Construction of a bi-continuous charge transport network towards high-performance vanadium-based phosphate cathode materials for potassium ion batteries

As one class of most promising cathode materials for potassium ion batteries (KIBs), polyanionic compounds still suffer from unsatisfactory effective capacity and rate performance due to their poor intrinsic electronic conductivity. In this paper, nanoscale K3V3(PO4)4 (KVP) particles with a bi-continuous charge transport network (denote as KVP-S) are designed and prepared. Carbon nanotubes (CNTs) play a crucial role in this design, not only effectively inhibiting the aggregation and growth of particles, but also providing a three-dimensional (3D) electron conductive network.

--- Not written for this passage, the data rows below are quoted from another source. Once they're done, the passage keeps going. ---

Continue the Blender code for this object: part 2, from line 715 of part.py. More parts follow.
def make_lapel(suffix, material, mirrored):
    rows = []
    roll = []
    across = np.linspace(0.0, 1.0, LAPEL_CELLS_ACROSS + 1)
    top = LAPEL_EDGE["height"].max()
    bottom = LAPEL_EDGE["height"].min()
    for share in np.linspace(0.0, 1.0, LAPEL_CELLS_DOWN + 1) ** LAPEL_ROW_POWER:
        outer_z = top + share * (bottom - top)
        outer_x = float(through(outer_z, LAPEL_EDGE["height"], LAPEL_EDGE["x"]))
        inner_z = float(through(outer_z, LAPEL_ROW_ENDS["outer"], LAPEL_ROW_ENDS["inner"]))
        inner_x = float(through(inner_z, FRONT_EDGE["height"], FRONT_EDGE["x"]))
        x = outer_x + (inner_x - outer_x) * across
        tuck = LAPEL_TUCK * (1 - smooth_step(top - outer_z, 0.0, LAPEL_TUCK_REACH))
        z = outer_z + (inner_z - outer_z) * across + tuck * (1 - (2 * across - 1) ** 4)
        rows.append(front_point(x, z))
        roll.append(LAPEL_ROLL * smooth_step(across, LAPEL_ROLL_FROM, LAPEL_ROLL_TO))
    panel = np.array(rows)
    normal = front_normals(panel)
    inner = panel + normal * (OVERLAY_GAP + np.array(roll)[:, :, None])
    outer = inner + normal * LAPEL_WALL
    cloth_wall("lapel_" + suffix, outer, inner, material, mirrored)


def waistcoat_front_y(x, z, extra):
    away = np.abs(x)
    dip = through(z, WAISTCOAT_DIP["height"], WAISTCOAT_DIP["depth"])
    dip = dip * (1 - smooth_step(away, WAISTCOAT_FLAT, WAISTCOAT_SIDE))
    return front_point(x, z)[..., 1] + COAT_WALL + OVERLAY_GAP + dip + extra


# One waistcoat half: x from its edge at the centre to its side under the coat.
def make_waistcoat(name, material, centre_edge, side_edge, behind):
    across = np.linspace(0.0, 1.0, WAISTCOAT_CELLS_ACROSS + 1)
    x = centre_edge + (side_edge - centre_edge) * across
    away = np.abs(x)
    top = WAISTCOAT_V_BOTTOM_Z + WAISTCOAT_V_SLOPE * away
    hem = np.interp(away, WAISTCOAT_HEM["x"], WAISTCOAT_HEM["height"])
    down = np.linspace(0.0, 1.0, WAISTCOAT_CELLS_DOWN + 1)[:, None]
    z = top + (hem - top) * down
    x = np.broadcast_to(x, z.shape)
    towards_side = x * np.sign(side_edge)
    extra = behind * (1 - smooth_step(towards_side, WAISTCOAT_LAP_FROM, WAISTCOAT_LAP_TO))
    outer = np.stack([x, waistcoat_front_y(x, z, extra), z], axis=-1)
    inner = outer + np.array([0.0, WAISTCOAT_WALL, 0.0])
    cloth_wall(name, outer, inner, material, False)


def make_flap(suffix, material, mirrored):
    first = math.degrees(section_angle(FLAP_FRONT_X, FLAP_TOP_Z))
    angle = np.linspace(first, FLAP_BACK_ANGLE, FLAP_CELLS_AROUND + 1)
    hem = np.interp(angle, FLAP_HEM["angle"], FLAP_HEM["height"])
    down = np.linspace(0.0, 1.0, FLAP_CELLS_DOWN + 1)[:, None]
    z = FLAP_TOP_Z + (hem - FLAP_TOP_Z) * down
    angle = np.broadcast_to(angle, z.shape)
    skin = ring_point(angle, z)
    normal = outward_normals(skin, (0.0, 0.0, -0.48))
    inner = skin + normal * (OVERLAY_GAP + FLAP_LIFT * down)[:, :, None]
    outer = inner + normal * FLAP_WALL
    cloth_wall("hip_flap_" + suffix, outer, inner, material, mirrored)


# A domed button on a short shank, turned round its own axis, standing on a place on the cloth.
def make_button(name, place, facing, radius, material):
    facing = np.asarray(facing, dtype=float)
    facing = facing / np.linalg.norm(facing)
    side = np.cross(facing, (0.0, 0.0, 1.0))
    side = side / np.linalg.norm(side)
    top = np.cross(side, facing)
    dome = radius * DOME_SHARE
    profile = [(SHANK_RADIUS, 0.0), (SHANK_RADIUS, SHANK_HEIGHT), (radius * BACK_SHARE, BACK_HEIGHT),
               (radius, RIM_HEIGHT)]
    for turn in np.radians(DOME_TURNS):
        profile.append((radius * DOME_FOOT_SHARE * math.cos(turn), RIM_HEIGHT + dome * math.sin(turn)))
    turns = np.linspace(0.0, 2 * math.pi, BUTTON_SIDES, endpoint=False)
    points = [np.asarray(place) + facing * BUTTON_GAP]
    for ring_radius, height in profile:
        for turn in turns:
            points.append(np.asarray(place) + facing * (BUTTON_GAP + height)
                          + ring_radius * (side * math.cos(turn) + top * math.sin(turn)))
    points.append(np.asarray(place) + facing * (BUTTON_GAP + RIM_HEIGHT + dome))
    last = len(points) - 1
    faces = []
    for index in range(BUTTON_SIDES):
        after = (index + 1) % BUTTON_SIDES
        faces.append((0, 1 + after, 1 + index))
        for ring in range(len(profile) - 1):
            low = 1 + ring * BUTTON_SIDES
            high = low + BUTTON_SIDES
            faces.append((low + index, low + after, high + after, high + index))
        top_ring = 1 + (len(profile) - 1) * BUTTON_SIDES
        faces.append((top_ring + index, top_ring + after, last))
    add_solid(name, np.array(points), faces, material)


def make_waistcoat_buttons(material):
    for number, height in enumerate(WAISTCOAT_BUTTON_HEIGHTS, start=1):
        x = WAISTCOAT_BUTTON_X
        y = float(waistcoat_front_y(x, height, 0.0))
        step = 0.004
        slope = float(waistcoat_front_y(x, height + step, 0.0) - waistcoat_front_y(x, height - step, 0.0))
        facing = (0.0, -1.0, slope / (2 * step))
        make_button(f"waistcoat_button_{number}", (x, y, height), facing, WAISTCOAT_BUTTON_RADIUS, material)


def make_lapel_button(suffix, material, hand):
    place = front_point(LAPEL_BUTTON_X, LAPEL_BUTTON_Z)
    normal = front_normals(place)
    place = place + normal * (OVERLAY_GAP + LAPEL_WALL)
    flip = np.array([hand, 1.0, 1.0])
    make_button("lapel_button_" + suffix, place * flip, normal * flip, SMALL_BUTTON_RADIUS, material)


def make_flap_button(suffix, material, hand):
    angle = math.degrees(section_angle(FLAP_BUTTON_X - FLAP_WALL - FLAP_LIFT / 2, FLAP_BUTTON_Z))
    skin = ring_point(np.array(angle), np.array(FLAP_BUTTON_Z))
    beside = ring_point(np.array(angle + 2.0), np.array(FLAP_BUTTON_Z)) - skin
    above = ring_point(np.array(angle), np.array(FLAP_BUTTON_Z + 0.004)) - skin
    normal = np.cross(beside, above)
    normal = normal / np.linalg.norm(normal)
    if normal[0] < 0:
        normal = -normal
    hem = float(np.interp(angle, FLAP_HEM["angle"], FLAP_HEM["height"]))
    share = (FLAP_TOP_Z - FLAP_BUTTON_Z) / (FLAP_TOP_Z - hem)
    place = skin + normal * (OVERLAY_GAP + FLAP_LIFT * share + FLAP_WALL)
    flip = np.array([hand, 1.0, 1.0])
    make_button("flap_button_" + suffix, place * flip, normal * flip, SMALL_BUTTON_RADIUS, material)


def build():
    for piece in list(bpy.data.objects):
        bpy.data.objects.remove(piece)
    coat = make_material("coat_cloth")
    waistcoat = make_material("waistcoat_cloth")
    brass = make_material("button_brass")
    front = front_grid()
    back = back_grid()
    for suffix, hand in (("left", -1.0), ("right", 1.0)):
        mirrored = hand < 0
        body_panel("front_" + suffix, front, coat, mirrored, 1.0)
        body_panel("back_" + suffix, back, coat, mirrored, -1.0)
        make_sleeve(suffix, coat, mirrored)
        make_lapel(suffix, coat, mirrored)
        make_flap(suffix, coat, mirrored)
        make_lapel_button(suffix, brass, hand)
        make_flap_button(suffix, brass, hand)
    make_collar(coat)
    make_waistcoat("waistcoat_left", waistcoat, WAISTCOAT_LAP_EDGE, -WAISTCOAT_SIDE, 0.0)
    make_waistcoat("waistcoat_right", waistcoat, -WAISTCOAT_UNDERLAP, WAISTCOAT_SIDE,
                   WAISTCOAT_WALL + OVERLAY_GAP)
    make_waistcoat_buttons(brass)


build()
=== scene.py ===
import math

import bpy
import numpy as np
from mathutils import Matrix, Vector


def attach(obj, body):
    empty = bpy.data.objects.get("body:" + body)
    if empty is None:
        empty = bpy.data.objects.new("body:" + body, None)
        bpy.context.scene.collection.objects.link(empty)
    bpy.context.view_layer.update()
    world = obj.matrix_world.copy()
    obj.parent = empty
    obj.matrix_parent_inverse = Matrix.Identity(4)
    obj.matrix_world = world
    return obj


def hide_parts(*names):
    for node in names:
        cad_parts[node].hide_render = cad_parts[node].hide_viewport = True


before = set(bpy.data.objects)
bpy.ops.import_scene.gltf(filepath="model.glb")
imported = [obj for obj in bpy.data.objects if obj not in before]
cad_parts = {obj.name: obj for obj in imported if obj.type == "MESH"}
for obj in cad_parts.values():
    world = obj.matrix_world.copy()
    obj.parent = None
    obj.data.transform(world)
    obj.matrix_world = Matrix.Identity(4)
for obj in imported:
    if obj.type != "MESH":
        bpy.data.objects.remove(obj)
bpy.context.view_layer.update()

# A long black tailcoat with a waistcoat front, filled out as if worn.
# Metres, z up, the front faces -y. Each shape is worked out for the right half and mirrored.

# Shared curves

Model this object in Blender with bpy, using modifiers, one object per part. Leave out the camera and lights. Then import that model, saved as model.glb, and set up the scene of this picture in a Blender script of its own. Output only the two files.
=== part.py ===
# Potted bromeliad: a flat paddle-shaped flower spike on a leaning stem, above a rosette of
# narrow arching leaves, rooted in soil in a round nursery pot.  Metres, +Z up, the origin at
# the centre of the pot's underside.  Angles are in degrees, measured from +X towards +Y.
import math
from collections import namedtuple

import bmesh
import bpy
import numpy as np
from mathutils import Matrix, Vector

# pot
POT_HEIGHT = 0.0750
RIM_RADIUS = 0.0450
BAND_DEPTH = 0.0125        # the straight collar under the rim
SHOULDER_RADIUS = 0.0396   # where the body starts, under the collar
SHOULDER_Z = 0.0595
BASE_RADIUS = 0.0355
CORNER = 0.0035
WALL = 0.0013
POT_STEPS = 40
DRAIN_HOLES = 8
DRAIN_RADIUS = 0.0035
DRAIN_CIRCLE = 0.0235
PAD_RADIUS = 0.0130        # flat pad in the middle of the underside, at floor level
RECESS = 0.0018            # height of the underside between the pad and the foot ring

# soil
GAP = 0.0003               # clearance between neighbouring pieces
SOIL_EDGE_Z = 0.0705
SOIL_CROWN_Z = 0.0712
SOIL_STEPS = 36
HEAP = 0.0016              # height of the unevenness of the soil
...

Benefiting from the advantages of nanoscale particle size and bi-continuous charge transport network, the KVP-S electrode exhibits a high capacity (118mAh g-1 at 20 mA g-1), outstanding rate performance (102 mAh g-1 at 0.5 C; 66 mAh g-1 at 5 C) and excellent cycling stability (94 % retention after 50 cycles at 1 C). Even at a higher rate of 5 C, it still maintains a high capacity retention of 92 % after 300 cycles. More importantly, the capacity can maintain 80 mAh g-1 at 1 C when the mass loading is extended to 4 mg cm-2, In addition, in-situ X-ray diffraction (XRD) and ex-situ X-ray photoelectron spectroscopy (XPS) analyses reveal that the potassium storage mechanism of KVP-S is two single-phase solid solution reactions, involving V2+/V3+/ V4+ three-electron redox conversions with a total volume change of 5.5 %. This study provides a new way to rationally design nanoscale particle electrodes with highly conductive charge transport networks.